Post#20 » by daSwami » Wed Jun 10, 2009 11:16 pm

doclinkin wrote:Soliciting suggestions from the collective mind.

Most recent fiction, I just finished The Exile Kiss, the last of the Marid Audran series. Near future dystopia set in Muslim countries of North Africa, sort of a noir Private Eye cyberpunk ramble. Highly recommended. But now I'm bookless.

Recent non-fiction, Malcolm Gladwell's meditation on success: Outliers.
Pretty good. Basically it says you have to put in your baseline 10,000 hours to have a chance to become a world-class anything. Makes you wonder what you've put your 10K hours in, qualifying towards what. Internet posting maybe...

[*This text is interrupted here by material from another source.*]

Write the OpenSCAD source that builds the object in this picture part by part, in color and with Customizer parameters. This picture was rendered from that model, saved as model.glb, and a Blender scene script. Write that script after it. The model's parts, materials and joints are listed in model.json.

Who's reading what? Anything good?


Doc, I read an excerpt of Outliers a few weeks back in the New Yorker. It was the bit about a Nigerian man, new to America, who decided to try and coach his daughter's youth basketball team. Despite knowing virtually nothing about the game he managed to coach his daughter's team to the state finals. He didn't know anything about basketball except what he observed. He coached almost completely on instinct. His first observation was that he couldn't understand why teams didn't defend the entire length of the court (he reasoned that it was foolish for teams to simply acquiesce and surrender 50% of the surface area they were supposed to be defending). So he made the full court press became his team's signature defensive strategy, and it worked with great success: other teams were completely flustered by it and ended up turning the ball over constantly in the face of the unrelenting pressure. The article instantly brought to mind the old John Thompson coached Hoya teams of the early 80s. Those teams played frenetic defense. In fact JT often subbed in 5 guys at a time to insure that the pressure remain at peak levels for 40 minutes a game. Those teams would wear teams down both physically and pyschologically. You could almost count on their opponent melting down at some point in the second half. In fact, those hoya teams were famous for their "runs," meaning: you could count on them running off 10-15 unanswered points in the 2nd half of every game. I've often wondered why more teams don't try and replicate that style of play anymore.

It wasn't until I read that article that I began to ruminate on Eddie Jordan's main short-coming as a coach: he was far too wedded to his system. He seems to lack that certain strategical capacity that some coaches have (i.e., the ability to look at the relative strengths and weaknesses of the players you have vs. the players on the other team, and adjust the strategy accordingly.) JT's hoya teams of the 80s weren't pretty but they won a TON of games, mostly, I think, because Thompson made the most of the players he had.)

Yes, sorry, I've somehow managed to turn a BOOK thread into an Eddie Jordan-bashing thread. I suck.